SUPREME COURT OF THE UNITED STATES

SPRINT COMMUNICATIONS CO., L. P., et al. v. APCC SERVICES, INC., et al.

certiorari to the united states court of appeals for the district of columbia circuit

No. 07–552. Argued April 21, 2008—Decided June 23, 2008

A payphone customer making a long-distance call with an access code or 1–800 number issued by a long-distance carrier pays the carrier (which completes the call). The carrier then compensates the payphone operator (which connects the call to the carrier in the first place). The payphone operator can sue the long-distance carrier for any compensation that the carrier fails to pay for these “dial-around” calls. Many payphone operators assign their dial-around claims to billing and collection firms (aggregators) so that, in effect, these aggregators can bring suit on their behalf. A group of aggregators (respondents here) were assigned legal title to the claims of approximately 1,400 payphone operators. The aggregators separately agreed to remit all proceeds to those operators, who would then pay the aggregators for their services. After entering into these agreements, the aggregators filed federal-court lawsuits seeking compensation from petitioner long-distance carriers. The District Court refused to dismiss the claims, finding that the aggregators had standing, and the D.C. Circuit ultimately affirmed.

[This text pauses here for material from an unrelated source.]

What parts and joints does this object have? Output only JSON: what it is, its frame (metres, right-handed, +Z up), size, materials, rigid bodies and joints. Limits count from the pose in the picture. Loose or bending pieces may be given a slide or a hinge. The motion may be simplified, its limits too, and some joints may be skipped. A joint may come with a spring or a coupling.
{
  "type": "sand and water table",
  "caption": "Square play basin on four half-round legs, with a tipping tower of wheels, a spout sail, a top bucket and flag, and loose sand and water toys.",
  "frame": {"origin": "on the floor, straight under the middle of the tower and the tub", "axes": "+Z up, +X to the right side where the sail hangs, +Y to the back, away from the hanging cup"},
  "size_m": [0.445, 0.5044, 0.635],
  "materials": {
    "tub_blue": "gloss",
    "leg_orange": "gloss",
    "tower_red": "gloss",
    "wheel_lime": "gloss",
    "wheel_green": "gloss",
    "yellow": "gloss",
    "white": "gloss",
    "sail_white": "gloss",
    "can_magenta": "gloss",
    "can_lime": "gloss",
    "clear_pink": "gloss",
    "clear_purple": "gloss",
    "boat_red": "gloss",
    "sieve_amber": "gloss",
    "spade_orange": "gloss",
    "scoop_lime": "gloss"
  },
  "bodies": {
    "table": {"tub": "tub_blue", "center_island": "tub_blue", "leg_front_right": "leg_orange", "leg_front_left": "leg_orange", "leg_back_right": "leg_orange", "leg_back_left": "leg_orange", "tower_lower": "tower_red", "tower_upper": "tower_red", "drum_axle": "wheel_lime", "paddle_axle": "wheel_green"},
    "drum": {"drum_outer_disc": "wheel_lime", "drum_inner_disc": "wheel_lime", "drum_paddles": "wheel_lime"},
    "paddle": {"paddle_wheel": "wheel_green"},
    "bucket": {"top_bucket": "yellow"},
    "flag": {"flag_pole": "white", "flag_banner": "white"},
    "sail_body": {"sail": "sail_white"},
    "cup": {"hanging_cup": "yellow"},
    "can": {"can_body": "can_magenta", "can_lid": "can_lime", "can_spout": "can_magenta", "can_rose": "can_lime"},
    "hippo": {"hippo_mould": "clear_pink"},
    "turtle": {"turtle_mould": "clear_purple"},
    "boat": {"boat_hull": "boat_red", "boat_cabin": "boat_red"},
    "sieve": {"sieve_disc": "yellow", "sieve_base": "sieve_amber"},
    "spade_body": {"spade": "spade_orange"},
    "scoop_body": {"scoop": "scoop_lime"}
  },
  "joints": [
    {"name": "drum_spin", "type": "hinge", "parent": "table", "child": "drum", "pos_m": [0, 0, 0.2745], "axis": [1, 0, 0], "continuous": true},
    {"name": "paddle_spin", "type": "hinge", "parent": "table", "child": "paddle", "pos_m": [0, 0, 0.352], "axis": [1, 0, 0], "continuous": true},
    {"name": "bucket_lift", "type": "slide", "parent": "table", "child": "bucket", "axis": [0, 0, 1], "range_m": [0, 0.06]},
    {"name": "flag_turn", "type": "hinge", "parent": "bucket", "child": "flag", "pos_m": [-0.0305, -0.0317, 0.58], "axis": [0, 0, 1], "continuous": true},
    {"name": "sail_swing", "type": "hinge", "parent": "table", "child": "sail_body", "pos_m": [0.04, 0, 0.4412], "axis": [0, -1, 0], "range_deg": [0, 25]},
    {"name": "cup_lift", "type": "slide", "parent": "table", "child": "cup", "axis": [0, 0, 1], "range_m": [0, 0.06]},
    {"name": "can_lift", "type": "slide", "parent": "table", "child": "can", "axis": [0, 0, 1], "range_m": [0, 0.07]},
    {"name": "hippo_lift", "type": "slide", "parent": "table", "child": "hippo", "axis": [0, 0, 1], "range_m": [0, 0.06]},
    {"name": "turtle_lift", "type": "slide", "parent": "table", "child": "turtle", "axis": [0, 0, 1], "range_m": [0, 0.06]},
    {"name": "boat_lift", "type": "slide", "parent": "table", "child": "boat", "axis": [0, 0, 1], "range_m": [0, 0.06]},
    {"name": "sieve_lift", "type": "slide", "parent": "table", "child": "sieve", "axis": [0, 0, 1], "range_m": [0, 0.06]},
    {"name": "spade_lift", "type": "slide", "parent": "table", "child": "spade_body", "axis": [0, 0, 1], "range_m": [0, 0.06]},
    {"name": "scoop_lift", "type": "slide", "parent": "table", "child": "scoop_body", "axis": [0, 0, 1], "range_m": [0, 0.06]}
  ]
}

Held: An assignee of a legal claim for money owed has standing to pursue that claim in federal court, even when the assignee has promised to remit the proceeds of the litigation to the assignor. Pp. 3–23.

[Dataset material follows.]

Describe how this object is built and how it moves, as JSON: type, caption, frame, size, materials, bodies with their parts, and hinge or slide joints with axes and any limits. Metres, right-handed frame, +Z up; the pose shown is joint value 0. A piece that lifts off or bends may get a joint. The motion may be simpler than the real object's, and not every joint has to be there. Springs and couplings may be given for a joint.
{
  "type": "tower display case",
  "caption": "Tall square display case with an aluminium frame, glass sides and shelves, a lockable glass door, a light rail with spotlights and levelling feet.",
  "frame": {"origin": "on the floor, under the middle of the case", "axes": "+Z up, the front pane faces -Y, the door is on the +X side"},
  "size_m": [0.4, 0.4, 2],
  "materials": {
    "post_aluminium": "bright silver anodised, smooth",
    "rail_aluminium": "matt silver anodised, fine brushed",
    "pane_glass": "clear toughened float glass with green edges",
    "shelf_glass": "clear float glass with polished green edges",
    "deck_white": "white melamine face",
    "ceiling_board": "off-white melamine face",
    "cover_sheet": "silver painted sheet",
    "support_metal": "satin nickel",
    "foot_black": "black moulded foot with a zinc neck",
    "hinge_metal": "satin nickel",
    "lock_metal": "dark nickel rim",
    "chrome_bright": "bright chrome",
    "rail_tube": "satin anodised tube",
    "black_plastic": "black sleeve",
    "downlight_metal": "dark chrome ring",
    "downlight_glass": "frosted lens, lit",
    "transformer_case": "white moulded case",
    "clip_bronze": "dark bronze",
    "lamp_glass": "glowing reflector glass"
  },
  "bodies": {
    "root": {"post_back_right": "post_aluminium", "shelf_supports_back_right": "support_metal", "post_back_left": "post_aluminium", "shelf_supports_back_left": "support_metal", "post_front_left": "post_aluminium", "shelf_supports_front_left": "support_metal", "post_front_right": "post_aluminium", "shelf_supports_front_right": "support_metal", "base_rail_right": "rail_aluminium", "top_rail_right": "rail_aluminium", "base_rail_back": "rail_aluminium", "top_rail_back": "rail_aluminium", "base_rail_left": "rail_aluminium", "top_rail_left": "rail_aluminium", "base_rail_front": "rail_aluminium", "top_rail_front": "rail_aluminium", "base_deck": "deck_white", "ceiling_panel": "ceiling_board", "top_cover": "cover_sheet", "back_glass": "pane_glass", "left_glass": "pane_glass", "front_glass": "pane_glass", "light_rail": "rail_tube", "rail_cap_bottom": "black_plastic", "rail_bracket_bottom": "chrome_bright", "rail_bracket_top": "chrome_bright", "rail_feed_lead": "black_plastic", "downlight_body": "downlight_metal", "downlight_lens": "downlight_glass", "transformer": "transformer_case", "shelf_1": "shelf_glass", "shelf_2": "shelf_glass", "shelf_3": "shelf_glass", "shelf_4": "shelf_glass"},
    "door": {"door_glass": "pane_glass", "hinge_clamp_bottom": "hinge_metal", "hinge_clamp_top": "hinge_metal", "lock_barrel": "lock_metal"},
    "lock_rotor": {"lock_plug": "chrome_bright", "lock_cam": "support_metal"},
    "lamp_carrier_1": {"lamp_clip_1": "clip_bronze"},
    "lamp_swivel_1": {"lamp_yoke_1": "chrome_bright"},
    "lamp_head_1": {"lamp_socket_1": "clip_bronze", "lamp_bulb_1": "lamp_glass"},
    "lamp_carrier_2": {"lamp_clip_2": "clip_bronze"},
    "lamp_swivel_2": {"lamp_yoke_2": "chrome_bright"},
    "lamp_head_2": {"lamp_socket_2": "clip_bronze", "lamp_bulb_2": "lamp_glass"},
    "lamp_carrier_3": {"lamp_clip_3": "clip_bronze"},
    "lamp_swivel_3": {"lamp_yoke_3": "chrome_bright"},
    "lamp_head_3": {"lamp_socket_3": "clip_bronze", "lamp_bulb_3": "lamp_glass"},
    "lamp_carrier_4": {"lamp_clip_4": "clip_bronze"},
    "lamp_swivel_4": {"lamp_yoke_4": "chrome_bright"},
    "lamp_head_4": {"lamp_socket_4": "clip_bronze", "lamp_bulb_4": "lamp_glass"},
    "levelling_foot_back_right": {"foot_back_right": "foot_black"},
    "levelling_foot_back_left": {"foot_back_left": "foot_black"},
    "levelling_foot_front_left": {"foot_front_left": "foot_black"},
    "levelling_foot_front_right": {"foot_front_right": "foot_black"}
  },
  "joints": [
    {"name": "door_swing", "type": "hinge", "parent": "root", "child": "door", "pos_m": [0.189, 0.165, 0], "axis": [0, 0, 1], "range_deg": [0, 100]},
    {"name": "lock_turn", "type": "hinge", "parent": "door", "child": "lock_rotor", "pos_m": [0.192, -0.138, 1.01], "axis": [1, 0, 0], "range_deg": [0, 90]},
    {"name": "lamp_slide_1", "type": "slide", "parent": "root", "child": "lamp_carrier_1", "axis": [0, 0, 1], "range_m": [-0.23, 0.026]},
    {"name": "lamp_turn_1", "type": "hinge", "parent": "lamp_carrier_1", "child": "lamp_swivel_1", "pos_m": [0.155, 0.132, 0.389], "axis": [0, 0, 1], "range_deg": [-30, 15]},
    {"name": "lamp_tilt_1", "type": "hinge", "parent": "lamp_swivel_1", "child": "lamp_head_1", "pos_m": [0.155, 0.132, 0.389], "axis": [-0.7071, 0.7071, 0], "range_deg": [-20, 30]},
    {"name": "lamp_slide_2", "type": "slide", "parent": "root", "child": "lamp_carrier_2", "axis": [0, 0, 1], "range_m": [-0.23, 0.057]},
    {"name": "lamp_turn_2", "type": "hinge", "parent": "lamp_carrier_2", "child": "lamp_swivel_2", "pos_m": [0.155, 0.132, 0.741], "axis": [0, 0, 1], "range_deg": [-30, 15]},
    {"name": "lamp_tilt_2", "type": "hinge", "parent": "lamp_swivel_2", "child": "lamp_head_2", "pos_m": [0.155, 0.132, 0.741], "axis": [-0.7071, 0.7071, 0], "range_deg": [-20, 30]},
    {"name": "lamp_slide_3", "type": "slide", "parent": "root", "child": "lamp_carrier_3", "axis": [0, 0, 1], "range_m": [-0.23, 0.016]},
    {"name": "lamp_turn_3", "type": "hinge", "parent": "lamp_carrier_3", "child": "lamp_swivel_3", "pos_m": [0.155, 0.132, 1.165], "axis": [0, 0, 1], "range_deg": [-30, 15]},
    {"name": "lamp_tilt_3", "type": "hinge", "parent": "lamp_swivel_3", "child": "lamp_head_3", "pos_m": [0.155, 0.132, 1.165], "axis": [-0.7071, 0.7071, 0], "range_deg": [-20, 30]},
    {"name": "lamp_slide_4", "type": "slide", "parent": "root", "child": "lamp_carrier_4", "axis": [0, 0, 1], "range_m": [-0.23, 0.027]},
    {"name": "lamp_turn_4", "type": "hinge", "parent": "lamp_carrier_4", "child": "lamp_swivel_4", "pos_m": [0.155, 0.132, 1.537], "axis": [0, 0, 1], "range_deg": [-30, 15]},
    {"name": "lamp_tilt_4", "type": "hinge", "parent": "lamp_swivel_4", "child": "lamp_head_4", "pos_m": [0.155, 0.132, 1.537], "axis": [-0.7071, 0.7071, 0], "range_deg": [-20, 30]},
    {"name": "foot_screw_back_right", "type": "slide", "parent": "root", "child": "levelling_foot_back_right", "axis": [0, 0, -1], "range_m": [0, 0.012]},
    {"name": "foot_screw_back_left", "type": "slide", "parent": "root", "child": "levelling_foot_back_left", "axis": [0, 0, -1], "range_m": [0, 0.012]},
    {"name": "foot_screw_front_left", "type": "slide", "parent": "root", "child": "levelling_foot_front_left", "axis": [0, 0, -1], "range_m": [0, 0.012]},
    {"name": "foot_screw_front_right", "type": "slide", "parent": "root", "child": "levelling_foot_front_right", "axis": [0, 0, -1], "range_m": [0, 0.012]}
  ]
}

(a) History and precedent show that, for centuries, courts have found ways to allow assignees to bring suit; where assignment is at issue, courts—both before and after the founding—have always permitted the party with legal title alone to bring suit; and there is a strong tradition specifically of suits by assignees for collection. And while precedents of this Court, Waite v. Santa Cruz, 184 U. S. 302, Spiller v. Atchison, T. & S. F. R. Co., 253 U. S. 117, and Titus v. Wallick, 306 U. S. 282, do not conclusively resolve the standing question here, they offer powerful support for the proposition that suits by assignees for collection have long been seen as “amenable” to resolution by the judicial process, Steel Co. v. Citizens for Better Environment, 523 U. S. 83, 102. Pp. 3–16.

(b) Petitioners offer no convincing reason to depart from the historical tradition of suits by assignees, including assignees for collection. In any event, the aggregators satisfy the Article III standing requirements articulated in this Court’s more modern decisions. Petitioners argue that the aggregators have not themselves suffered an injury and that assignments for collection do not transfer the payphone operators’ injuries. But the operators assigned their claims lock, stock, and barrel, and precedent makes clear that an assignee can sue based on his assignor’s injuries. Vermont Agency of Natural Resources v. United States ex rel. Stevens, 529 U. S. 765. In arguing that the aggregators cannot satisfy the redressability requirement because they will remit their recovery to the payphone operators, petitioners misconstrue the nature of the redressability inquiry, which focuses on whether the injury that a plaintiff alleges is likely to be redressed through the litigation—not on what the plaintiff ultimately intends to do with the money recovered. See, e.g., id., at 771. Petitioners’ claim that the assignments constitute nothing more than a contract for legal services is overstated. There is an important distinction between simply hiring a lawyer and assigning a claim to a lawyer. The latter confers a property right (which creditors might attach); the former does not. Finally, as a practical matter, it would be particularly unwise to abandon history and precedent in resolving the question here, for any such ruling could be overcome by, e.g., rewriting the agreement to give the aggregator a tiny portion of the assigned claim itself, perhaps only a dollar or two. Pp. 16–20.

(c) Petitioners’ reasons for denying prudential standing—that the aggregators are seeking redress for third parties; that the litigation represents an effort by the aggregators and payphone operators to circumvent Federal Rule of Civil Procedure 23’s class-action requirements; and that practical problems could arise because the aggregators are suing, e.g., payphone operators may not comply with discovery requests or honor judgments—are unpersuasive. And because there are no allegations that the assignments were made in bad faith and because the assignments were made for ordinary business purposes, any other prudential questions need not be considered here. Pp. 20–23.

489 F. 3d 1249, affirmed.

Breyer, J., delivered the opinion of the Court, in which Stevens, Kennedy, Souter, and Ginsburg, JJ., joined. Roberts, C.J., filed a dissenting opinion, in which Scalia, Thomas, and Alito, JJ., joined.